[Elecraft] Miniature self-supporting HF antennas

Rick M0LEP m0lep at hewett.org
Wed Jul 22 06:46:10 EDT 2015


(Consolidating replies to a couple of messages here...)

The object of my exercise was not to measure the exact losses in the 
loading coil, nor to determine why it made such a poor antenna, but to 
determine which antenna would work best for the appropriate bands from a 
SOTA summit.

The antennas under consideration were the loaded vertical (adjustable 
for all the bands required), a link-dipole (covering bands up to 15 
metres), and various mono-band elevated ground plane verticals (one for 
each band from 20 metres to 10, though only 12 and 10 aren't covered by 
the dipole). I'd taken the loaded vertical on a couple of activations. 
One had been a reasonable activation (14 contacts on bands between 40 
metres and 12 metres) and one had been a struggle (just 4 contacts, 
enough for the points, in over an hour and a half of calling on HF 
between 60 metres and 12 metres, with me resorting to CW for the last 
contact), but on both I'd noticed the reports I was being given were 
lower than I'd have expected.

My friend could only help with the lower HF bands, so I have more 
confidence in those tests, and I wasn't expecting the loaded vertical to 
shine when compared to the dipole, but the magnitude of the difference 
was surprisingly wide. To give myself a baseline expectation I'd first 
tried contacting him with my (then) main 27ft tall vertical (which had 
some top-loading and a feed-point ATU), both with my main rig and the 
KX3 I planned to use to test the portable antennas. Somewhere I had 
detailed notes of all the numbers, but I can't find them. However, the 
QSOs are also in my log, and with the main rig at 100 watts we reported 
5 and 9 both ways. With the KX3 at 10 watts we reported 5 and 7 both 
ways. I then took the KX3 outside to test the portable antennas, using 
it at the same 10 watt level. The best QSO on the loaded vertical has me 
giving him 5 and 1, and he giving me 3 and 1. On the dipole the log says 
5 and 9 both ways. Some of that will be down to radiation pattern, 
height above ground, and so on, but it confirmed experience from the 
second summit mentioned above. Clearly, if I want to make contacts on 
the lower HF bands then the dipole is a far better bet.
 
For the higher bands I had to rely on RBN and any contacts who happened 
to answer, so the comparison's a bit harder to quantify exactly. (RBN 
skimmers don't report every CQ, so you have to play games changing 
frequencies, and waiting, in order to get enough coverage.) However, as 
best I could figure, the loaded vertical was well down on the un-loaded 
mono-band ones as well as on the link dipole. Again, height above ground 
level will have had some effect. The loaded vertical has its own little 
tripod, so isn't far off the ground. The others all rely on telescopic 
fishing poles, so they're at least a few feet higher off the ground.
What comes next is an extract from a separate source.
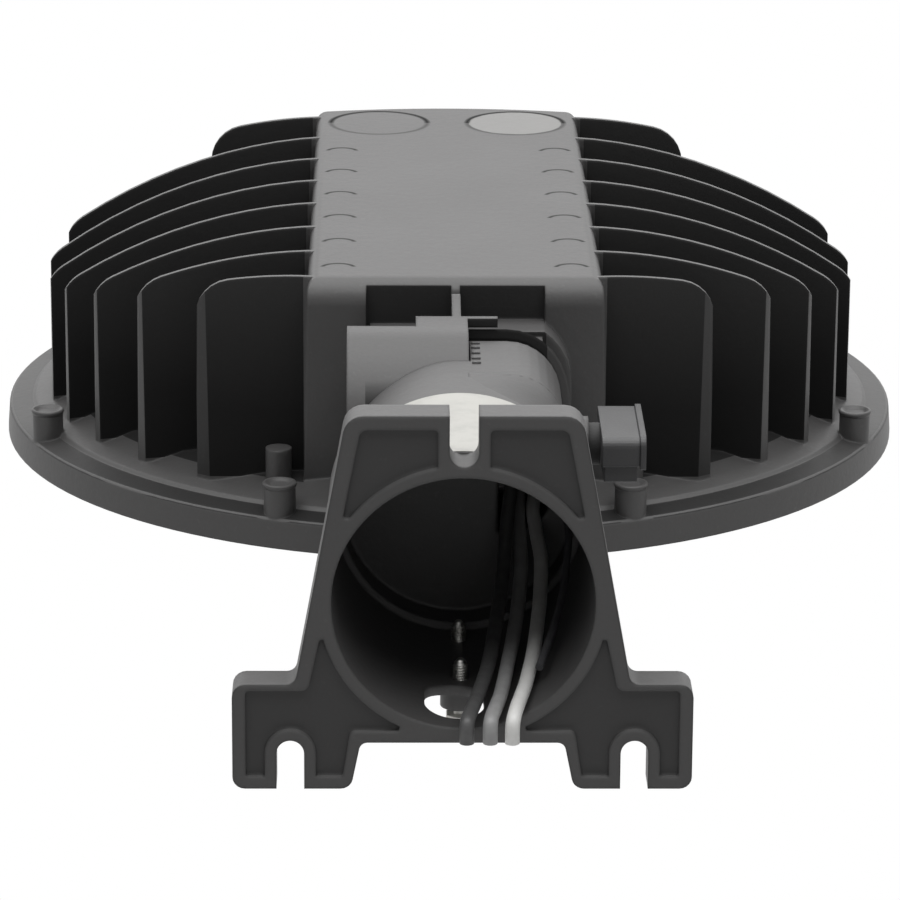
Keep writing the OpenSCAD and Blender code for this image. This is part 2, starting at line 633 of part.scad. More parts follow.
module board_screws() color([0.8, 0.8, 0.8]) head_place()
    at_board_posts() translate([0, 0, board_z]) small_screw(board_t + screw_bite);

module lens_gasket() color([0.15, 0.15, 0.15]) head_place() translate([0, 0, gasket_z]) difference() {
    cylinder(r = lens_r, h = gasket_t);
    translate([0, 0, -past]) cylinder(r = lens_r - gasket_w, h = gasket_t + 2 * past);
}

// Lens with a raised edge on which the gasket lies and a slightly dished middle
module lens() color([0.92, 0.95, 0.97, 0.6]) head_place() translate([0, 0, lens_z]) rotate_extrude()
    polygon([[0, 0.6], [lens_r - ring_lap - 6, 0.6], [lens_r - ring_lap - 4, 0], [lens_r, 0], [lens_r, lens_t],
        [0, lens_t]]);

module lens_ring() color([0.26, 0.25, 0.24]) head_place() difference() {
    rotate_extrude() polygon([[lens_r - ring_lap, 0.8], [lens_r - ring_lap + 1.5, 0], [ring_out_r - 0.3, 0],
        [ring_out_r, 0.3], [ring_out_r, ring_t], [lens_r - ring_lap, ring_t]]);
    at_posts() translate([0, 0, -eps]) cylinder(r1 = small_head_r, r2 = small_r, h = small_head_h + eps);
    at_posts() translate([0, 0, -past]) cylinder(r = small_r, h = ring_t + 2 * past);
}

module ring_screws() color([0.8, 0.8, 0.8]) head_place() at_posts() difference() {
    union() {
        cylinder(r1 = small_head_r, r2 = small_r, h = small_head_h);
        cylinder(r = small_r, h = post_h - 3);
    }
    translate([0, 0, -eps]) cylinder(r = small_r * 0.6, h = small_head_h * 0.7, $fn = 6);
}

// Half of the plate's outline, as corners with their radii
function plate_half() = [[foot_in_x, -foot_arch, 2], [foot_in_x + 2.4, -foot_bottom, 3],
    [foot_out_x, -foot_bottom, 3], [foot_out_x, -foot_top, 3.4], [plate_low_x, -foot_top, 2.5],
    [plate_top_x, plate_top, plate_corner_r]];
function flipped(pts) = [for (i = [len(pts) - 1:-1:0]) [-pts[i][0], pts[i][1], pts[i][2]]];

// Distance of the plate's side edge from the middle plane at height z
function plate_side(z) = plate_top_x + (plate_low_x - plate_top_x) * (plate_top - z) / (plate_top + foot_top);

// Slot with one round end at z = 0, open towards -Z
module open_slot_2d(w) {
    translate([0, -w / 2]) circle(d = w);
    translate([-w / 2, -w / 2 - foot_bottom]) square([w, foot_bottom]);
}

// Recess on one side: everything inside the rim, less the rims round bore and slot
module recess_2d() {
    z_top = plate_top - rim_w;
    z_mid = bore_r * 0.68;
    z_foot = -foot_top - 1.6;
    z_arch = -foot_arch + rim_w - 0.5;
    z_low = -foot_bottom + rim_w - 0.3;
    difference() {
        union() {
            polygon(rounded([[top_slot_w / 2 + rim_w - 0.7, z_top, 1], [plate_side(z_top) - rim_w - 0.6, z_top, 2],
                [plate_side(z_mid) - rim_w - 0.4, z_mid, 0.6], [top_slot_w / 2 + rim_w - 0.7, z_mid, 0]]));
            polygon(rounded([[plate_side(-9) - rim_w - 0.4, -9, 0.6], [plate_side(z_foot) - rim_w, z_foot, 2],
                [foot_out_x - rim_w + 0.2, z_foot, 1], [foot_out_x - rim_w + 0.2, z_low, 0.6],
                [foot_in_x + rim_w + 0.9, z_low, 0.6], [foot_in_x + rim_w - 0.9, z_arch, 1.5],
                [bore_r * 0.48, z_arch, 0.6], [bore_r * 0.48, -9, 0]]));
        }
        circle(r = bore_r + rim_w - 0.4);
        translate([slot_x, -foot_slot_end + rim_w - 0.6]) open_slot_2d(foot_slot_w + 2 * (rim_w - 0.6));
    }
}

module slab_y(y1, y2) translate([0, y2, 0]) rotate([90, 0, 0]) linear_extrude(y2 - y1) children();

module at_clamp_screws() for (y = [screw_near_y, screw_far_y]) translate([0, y, 0]) children();

module arm() color([0.26, 0.25, 0.24]) difference() {
    union() {
        slab_y(0, plate_t) polygon(rounded(concat(plate_half(), flipped(plate_half()))));
        along_y(0, wall_y2, tube_r1, tube_r2);
        // Left half of the tube runs on to the socket
        intersection() {
            along_y(wall_y2 - past, hinge_y, tube_r2, tube_r2);
            translate([-cut_reach, wall_y2 - past, hinge_z]) cube([cut_reach + drum_left, cut_reach, cut_reach]);
        }
        // Rounded shoulder where the tube meets the drum
        intersection() {
            translate([0, wall_y2 - past, 0]) rotate([-90, 0, 0]) rotate_extrude()
                polygon(concat([[0, 0], [tube_r2, 0]], arc([tube_r2 - drum_corner_r, past + 2], drum_corner_r, 0, 80, 10),
                    [[0, past + 2 + drum_corner_r * sin(80)]]));
            translate([drum_left, wall_y2 - past, hinge_z - drum_r]) cube([cut_reach, cut_reach, cut_reach]);
        }
        drum(drum_left, drum_right, drum_r, drum_corner_r, [hinge_y, hinge_z]);
        drum_bar(drum_left, drum_right, drum_r, drum_corner_r, wall_y2 - past, hinge_y, hinge_z);
        at_clamp_screws() translate([0, 0, -boss_bottom]) cylinder(r = boss_r, h = boss_depth + 2);
        // Boss for the light sensor
        translate([0, sensor_y, sensor_mid_z]) rotate([0, 90, 0]) cylinder(r = stem_r + 3, h = collar_seat);
    }
    // Bore for the pipe, its stop and the narrower end
    along_y(-past, bore_depth, bore_r, bore_r);
    along_y(bore_depth - past, wall_y1, inner_r, inner_r);
    intersection() {
        along_y(wall_y1 - past, hinge_y, inner_r, inner_r);
        difference() {
            translate([-cut_reach, wall_y1 - past, hinge_z]) cube([cut_reach + drum_left, cut_reach, cut_reach]);
            along_x(-cut_reach - past, drum_left + past, shell_r, [hinge_y, hinge_z]);
        }
    }
    // Socket for the head's barrel
    along_x(-cut_reach, drum_left, socket_r, [hinge_y, hinge_z]);
    // Wire passage and the drum's hollow
    drum_bar(web_right, drum_right - cast_wall, drum_r - cast_wall, drum_corner_r - cast_wall, wall_y1 - past,
        hinge_y, hinge_z);
    drum(web_right, drum_right - cast_wall, drum_r - cast_wall, drum_corner_r - cast_wall, [hinge_y, hinge_z]);
    wire_window(hinge_y, hinge_y + 2 * drum_r, hinge_z);
    along_x(drum_left - past, web_right + past, bolt_r, [hinge_y, hinge_z]);
    // Slots in the plate
    for (s = [-1, 1]) translate([s * slot_x, 0, -foot_slot_end]) slab_y(-past, plate_t + past)
        open_slot_2d(foot_slot_w);
    translate([0, 0, top_slot_end]) slab_y(-past, plate_t + past) rotate(180) open_slot_2d(top_slot_w);
    // Shallow recesses in the rear face
    for (s = [0, 1]) mirror([s, 0, 0]) slab_y(-past, recess_depth) recess_2d();
    // Cable slot in the underside
    translate([slot_off, slot_y, -boss_bottom - past]) linear_extrude(boss_bottom) {
        for (s = [-1, 1]) translate([0, s * (slot_l - slot_w) / 2]) circle(d = slot_w);
        translate([-slot_w / 2, -(slot_l - slot_w) / 2]) square([slot_w, slot_l - slot_w]);
    }
    at_clamp_screws() translate([0, 0, -boss_bottom - past]) cylinder(r = screw_r + screw_gap, h = boss_bottom);
    translate([0, sensor_y, sensor_mid_z]) rotate([0, 90, 0]) cylinder(r = stem_r, h = 2 * tube_r1);
}

// Round window for the wires between the drum's hollow and the head
module wire_window(y1, y2, z) translate([(web_right + drum_right - cast_wall) / 2, y1, z]) rotate([-90, 0, 0])
    cylinder(r = 5.5, h = y2 - y1);

module hinge_place() translate([0, hinge_y, hinge_z]) rotate([0, 90, 0]) children();

module hinge_bolt() color([0.7, 0.7, 0.7]) hinge_place() {
    translate([0, 0, -bolt_head_x - seat_gap - washer_t - bolt_head_h]) cylinder(r = bolt_head_r, h = bolt_head_h, $fn = 6);
    translate([0, 0, -bolt_head_x - seat_gap - washer_t - eps])
        cylinder(r = bolt_r, h = bolt_head_x + seat_gap + washer_t + web_right + nut_t + 1.5);
}

module hinge_washer() color([0.78, 0.78, 0.78]) hinge_place() translate([0, 0, -bolt_head_x - seat_gap - washer_t])
    difference() {
        cylinder(r = washer_r, h = washer_t);
        translate([0, 0, -past]) cylinder(r = bolt_r, h = washer_t + 2 * past);
    }

module hinge_nut() color([0.7, 0.7, 0.7]) hinge_place() translate([0, 0, web_right]) difference() {
    cylinder(r = bolt_head_r, h = nut_t, $fn = 6);
    translate([0, 0, -past]) cylinder(r = bolt_r, h = nut_t + 2 * past);
}

// Clamp screw with a hexagon head under its boss and a narrower point in the bore
module clamp_screw(y) color([0.8, 0.8, 0.78]) translate([0, y, 0]) {
    translate([0, 0, -boss_bottom - face_gap - screw_head_h]) cylinder(r = screw_head_r, h = screw_head_h, $fn = 6);
    translate([0, 0, -boss_bottom - face_gap - eps]) cylinder(r = screw_r, h = boss_bottom + face_gap - screw_tip - 1.5);
    translate([0, 0, -screw_tip - 1.5 - 2 * eps]) cylinder(r1 = screw_r, r2 = screw_r - 1.2, h = 1.5);
}
module clamp_screw_near() clamp_screw(screw_near_y);
module clamp_screw_far() clamp_screw(screw_far_y);

// Blank label laid round the top of the tube
module arm_label() color([0.9, 0.9, 0.88]) rotate([-90, 0, 0]) rotate(270 - label_angle / 2)
    rotate_extrude(angle = label_angle) polygon([[tube_at(label_y), label_y], [tube_at(label_y) + label_t, label_y],
        [tube_at(label_y + label_l) + label_t, label_y + label_l], [tube_at(label_y + label_l), label_y + label_l]]);
label_y = plate_t + 1.5;
function tube_at(y) = tube_r1 + (tube_r2 - tube_r1) * y / wall_y2;

module lead_white() color([0.93, 0.93, 0.91]) tube_along(white_pts, lead_d);
module lead_grey() color([0.62, 0.62, 0.62]) tube_along(grey_pts, lead_d);
module lead_black() color([0.16, 0.16, 0.16]) tube_along(black_pts, lead_d);
module sensor_lead_a() color([0.4, 0.4, 0.4]) tube_along(thin_a_pts, thin_d);
module sensor_lead_b() color([0.5, 0.5, 0.5]) tube_along(thin_b_pts, thin_d);

// Rubber collar and hollow stem that carry the sensor
module sensor_collar() color([0.18, 0.18, 0.18]) translate([0, sensor_y, sensor_mid_z]) rotate([0, 90, 0]) {
    translate([0, 0, collar_seat]) cylinder(r = stem_r + 1.4, h = collar_l);
    translate([0, 0, stem_in]) cylinder(r = stem_r, h = collar_seat - stem_in + eps);
}
stem_in = 24;

// Box with rounded near and far top edges, its length along the arm
module sensor_box(x1, x2, len_y, z1, z2, r) translate([x1, 0, 0]) rotate([90, 0, 90]) linear_extrude(x2 - x1)
    polygon(rounded([[sensor_y - len_y / 2, z1, 0.6], [sensor_y + len_y / 2, z1, 0.6],
        [sensor_y + len_y / 2, z2, r], [sensor_y - len_y / 2, z2, r]]));

module sensor_body() color([0.24, 0.24, 0.24])
    sensor_box(sensor_x1, sensor_x1 + sensor_w, sensor_l, sensor_top - sensor_h, sensor_top, 2.4);
module sensor_lip_plate() color([0.2, 0.2, 0.2])
    sensor_box(sensor_x1 + sensor_w, sensor_x1 + sensor_w + sensor_lip, sensor_l + 1, sensor_top - sensor_h - 0.6,
        sensor_top + 0.5, 2.6);
module sensor_block() color([0.3, 0.3, 0.3])
    sensor_box(sensor_x1 + 0.6, sensor_x1 + sensor_w - 0.6, sensor_l - 3, sensor_top - sensor_h - sensor_block_h,
        sensor_top - sensor_h, 0.4);

housing();
driver();
driver_screws();
led_board();
leds();
board_screws();
lens_gasket();
lens();
lens_ring();
ring_screws();
arm();
hinge_bolt();
hinge_washer();
hinge_nut();
clamp_screw_near();
clamp_screw_far();
arm_label();
lead_white();
lead_grey();
lead_black();
sensor_collar();
sensor_body();
sensor_lip_plate();
sensor_block();
sensor_lead_a();
sensor_lead_b();
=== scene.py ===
# %% [markdown]
# # Arm-mounted street light
# A round finned head tilts on a knuckle at the end of a cast arm, whose foot plate faces the camera.
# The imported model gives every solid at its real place. This lesson gives each of them a finish and
# adds the small things that a casting shop, an electrician and a screw machine leave on the real one.

# %% Load the frame
import math
import bpy
import bmesh
from mathutils import Matrix, Vector


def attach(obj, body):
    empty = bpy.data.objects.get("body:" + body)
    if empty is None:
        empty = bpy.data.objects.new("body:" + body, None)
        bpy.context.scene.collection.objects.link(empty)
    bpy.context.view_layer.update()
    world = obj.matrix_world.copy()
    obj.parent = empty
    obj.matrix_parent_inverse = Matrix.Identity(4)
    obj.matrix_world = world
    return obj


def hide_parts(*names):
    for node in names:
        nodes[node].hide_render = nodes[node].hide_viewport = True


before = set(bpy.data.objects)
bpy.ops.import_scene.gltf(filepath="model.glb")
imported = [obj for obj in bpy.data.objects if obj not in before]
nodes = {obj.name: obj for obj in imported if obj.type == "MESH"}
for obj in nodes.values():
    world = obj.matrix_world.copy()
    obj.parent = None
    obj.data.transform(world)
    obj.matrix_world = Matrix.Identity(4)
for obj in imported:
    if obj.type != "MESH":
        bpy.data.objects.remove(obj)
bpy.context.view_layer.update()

# %% [markdown]
# The camera comes first. It stands about 1.3 m from the head, looks down by some 17.6 degrees, and is turned
# and rolled by less than a degree, as the edges of the plate and the flange in the photograph require.
# A rotation built from three axes is easier to check than three Euler angles.

# %% Camera
EYE = Vector((-0.0199, -1.0536, 0.3728))
PITCH = math.radians(17.59)
YAW = math.radians(0.895)
ROLL = math.radians(0.338)
FOCAL_LENGTH = 186.9
SENSOR_WIDTH = 36
NEAR_CLIP = 0.05
FAR_CLIP = 40


def add_piece(name, data):
    """A new object with its origin at the frame's origin."""
    piece = bpy.data.objects.new(name, data)
    bpy.context.scene.collection.objects.link(piece)
    return piece


def camera_axes(pitch, yaw, roll):
    """Right, up and backward axes of a camera that looks along +Y when all angles are zero."""
    level_reach = math.cos(pitch)
    forward = Vector((math.sin(yaw) * level_reach, math.cos(yaw) * level_reach, -math.sin(pitch)))
    level = Vector((math.cos(yaw), -math.sin(yaw), 0))
    above = level.cross(forward)
    right = math.cos(roll) * level + math.sin(roll) * above
    up = math.cos(roll) * above - math.sin(roll) * level
    return right, up, -forward


camera_data = bpy.data.cameras.new("product_camera")
camera_data.lens = FOCAL_LENGTH
camera_data.sensor_width = SENSOR_WIDTH
camera_data.clip_start = NEAR_CLIP
camera_data.clip_end = FAR_CLIP
camera = add_piece("product_camera", camera_data)
turn = Matrix(camera_axes(PITCH, YAW, ROLL)).transposed()
camera.matrix_world = Matrix.Translation(EYE) @ turn.to_4x4()
bpy.context.scene.camera = camera
print("camera at", tuple(round(v, 3) for v in EYE))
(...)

In all cases the loaded vertical was worst, in some cases by a very 
large margin. At best (on 10 metres, which was clearly its best band) it 
was only 6dB or so so down on the elevated ground-plane vertical. That 
could be down to elevation, radials, the loading coil, or all three.

I'd rather over-optimistically hoped that the self-supporting loaded 
vertical (total weight 1.5kgs) would do the SOTA job nicely. The dipole, 
a couple of verticals for the bands the dipole doesn't cover, pegs, 
guys, and a short (6 metre) telescopic pole weigh 2kgs in total.

For SOTA purposes the loaded vertical was not worth carrying despite its 
(mostly) glowing reviews on eHam. Sure, I've made a few contacts with it 
from SOTA summits, so it wasn't totally useless, but the alternatives I 
now take are far better.

Next time I'm tempted to make a link-dipole I'll make sure it has 
additional links for 10 and 12 metres so I can save myself the weight of 
the elevated ground-plane verticals I usually carry for those bands.

On 21 Jul 2015 Wes N7WS wrote:
> If so, you are not determining the effects of loading coil loss

On 21 Jul 2015 Mel, K6KBE wrote:
> does not tell you why one works better that the other one.